Bücherei – Heute: Teil 2, etwas daneben …

Wenn man von der Leihbücherei aus hundert Meter weiter in Richtung Stadtzentrum ging, fand man auf der selben Straßenseite ein privates Buchantiquariat, heute würde man wahrscheinlich Secondhand-Buch-Shop sagen, damals hieß das Modernes Antiquariat. Ich kann aber nicht beschwören, daß dort nicht auch wirklich antiquarische Bücher gehandelt wurden. Es war ein Laden des berühmten Antiquariats Goedecke, das in Leipzig mehrere Filialen unterhielt. Dort habe ich als junger Bursche in den Sechzigern und den frühen Siebzigern so manches lang gesuchte Buch sehr billig erwerben können. Ich erinnere mich an mehrere Lem-Ausgaben und diverse Science-fiction-Bücher anderer Autoren, die wir damals noch „Utopische“ nannten. Außerdem Heinrich Manns „Henry Quatre“, einige Krimis vom Verlag Volk und Welt, Dürrenmatt, Böll, Lenz und andere Autoren, alles Raritäten wegen der geringen Auflagenhöhe – VOLK UND WELT mußte die Lizenzen in harten Devisen bezahlen – und alle außerordentlich begehrt. Es war eine Lust, in dem engen und altmodischen Laden zwischen den Regalen herumzustöbern! Es stimmt mich traurig, daß so weniges von damals die großen und kleinen Katastrophen der Jahre in meinem Regal überdauert hat. Nun gut, inzwischen muß ich mir wieder Gedanken machen, wo ich Platz für neue Bücher in meiner Wohnung finde. Nur – es sind nicht mehr die von damals.

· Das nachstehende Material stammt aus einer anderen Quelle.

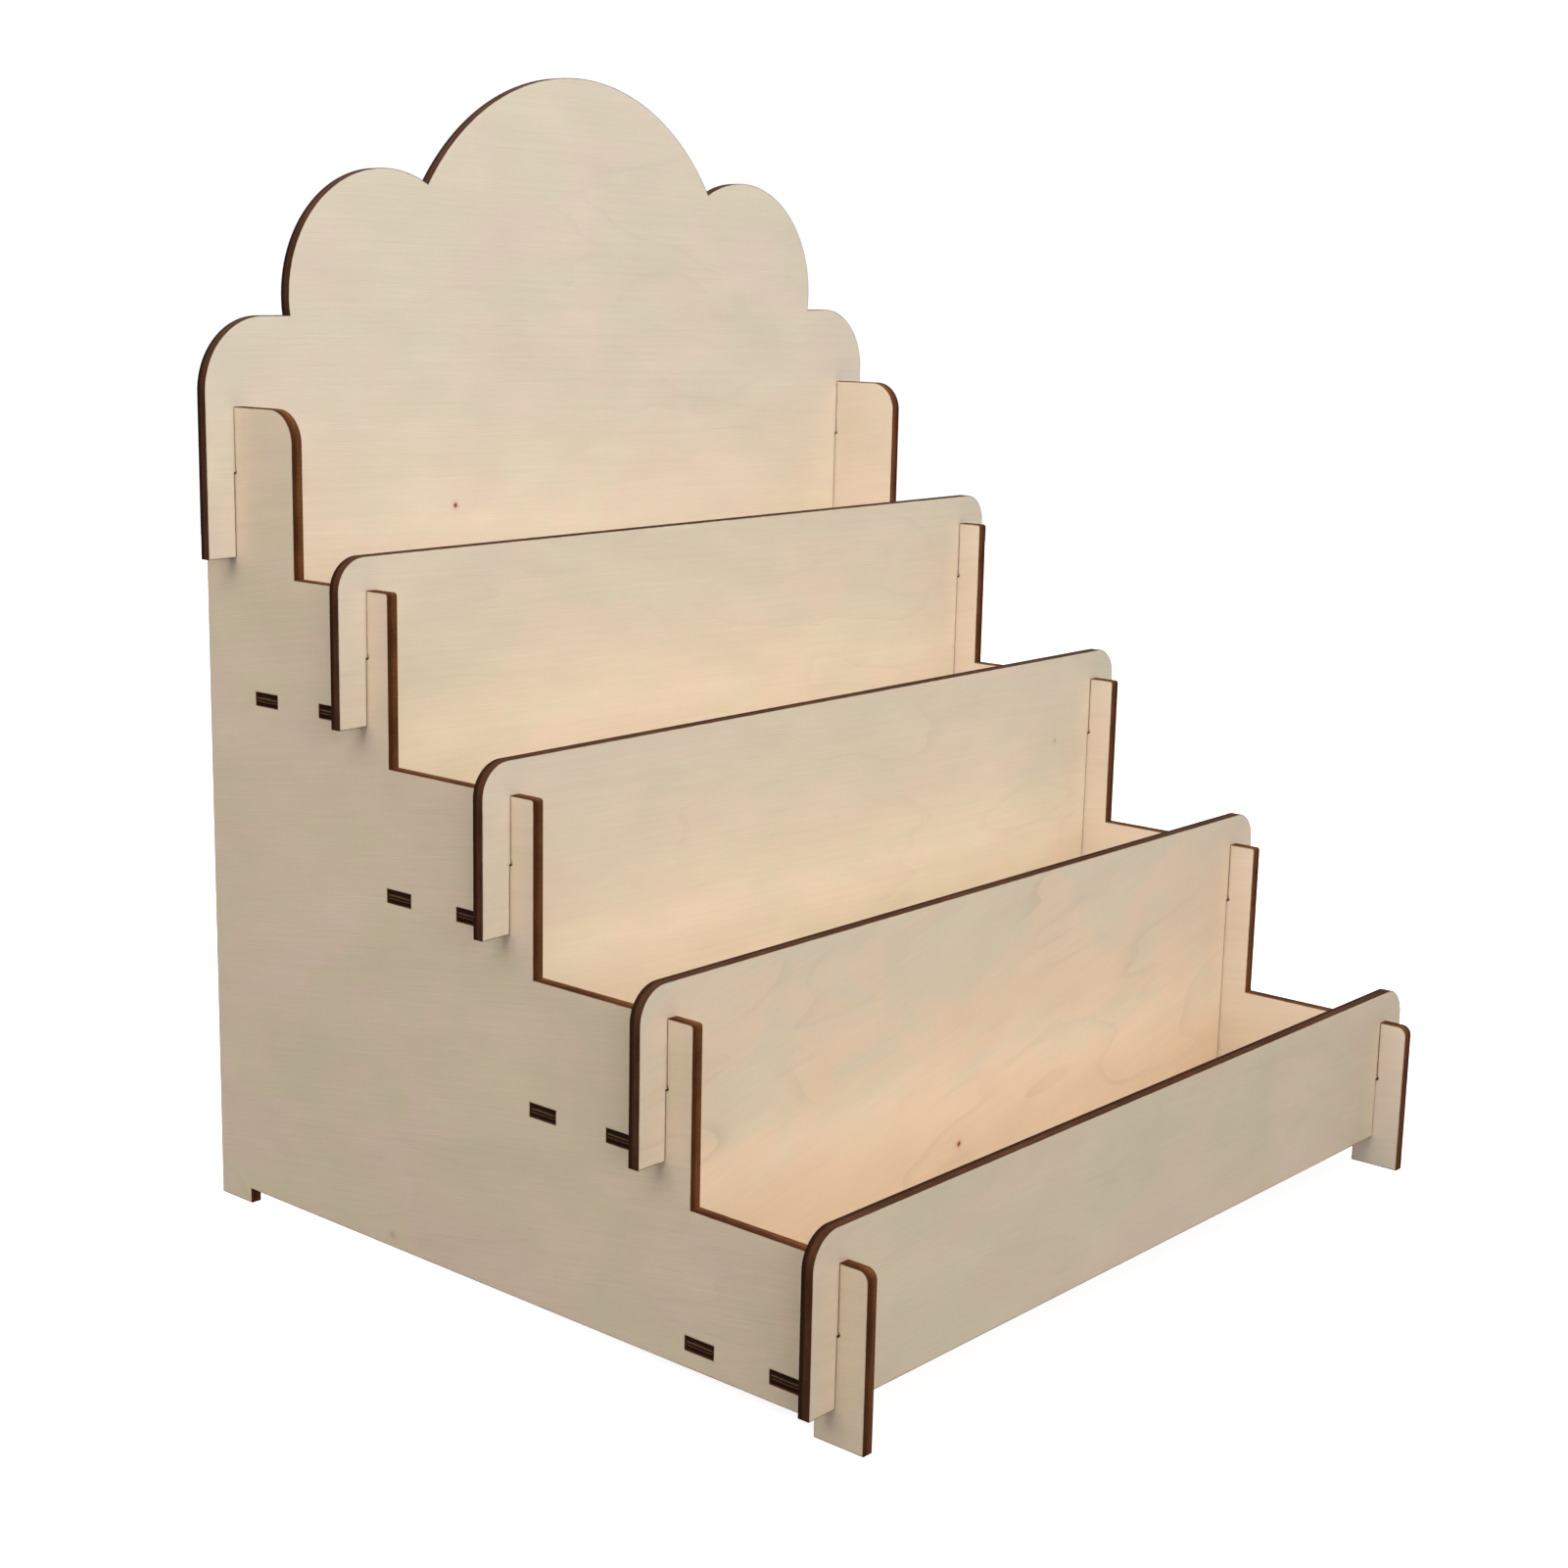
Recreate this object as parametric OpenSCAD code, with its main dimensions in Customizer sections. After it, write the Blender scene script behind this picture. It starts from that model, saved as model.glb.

Sie kosteten – wie gesagt – Spottpreise, kein Vergleich zu den heutigen, und ich habe mich immer gefragt, wie der Besitzer auf seinen Profit kam. Eines Tages jedoch, buchstäblich über Nacht, war das Geschäft geschlossen. Wenige Tage später konnte ich beobachten, wie einige auffallend korrekt gekleidete junge Männer den Laden ausräumten, den Buchbestand in einen Lastwagen verluden und abtransportierten.

Von jener Stelle bis zur Kinderbücherei ist es nicht mehr weit. Man geht weiter stadteinwärts bis zum Leuschnerplatz, biegt dort nach rechts ab, und wenn man vor dem – jetzt leider geschlossenen – Ring-Café steht, ist man an der richtigen Adresse. Rechts neben dem Café, in einem Durchgang, fände man den Eingang, wenn es die Bibliothek heute noch gäbe. Das riesige, in der Gewandhausvariante des Zuckerbäckerstils erbaute Gebäude war damals unter dem Namen „Ring-Bebauung“ bekannt. Er rührte daher, daß der gesamte Promenadenring in dieser Manier bebaut werden sollte. Zum Glück ist uns das erspart geblieben.

Mancher Leser wird die Stirn runzeln. Gab es in den fünfziger Jahren nichts Bewegenderes als Bücher und Bibliotheken, wird er sich fragen, das Land wurde aufgebaut, wird er sagen, und er kommt uns mit irgendwelchen privaten Buchverleihern und kriminellen Antiquaren. Vielleicht will er uns noch erzählen, wie das Wetter war!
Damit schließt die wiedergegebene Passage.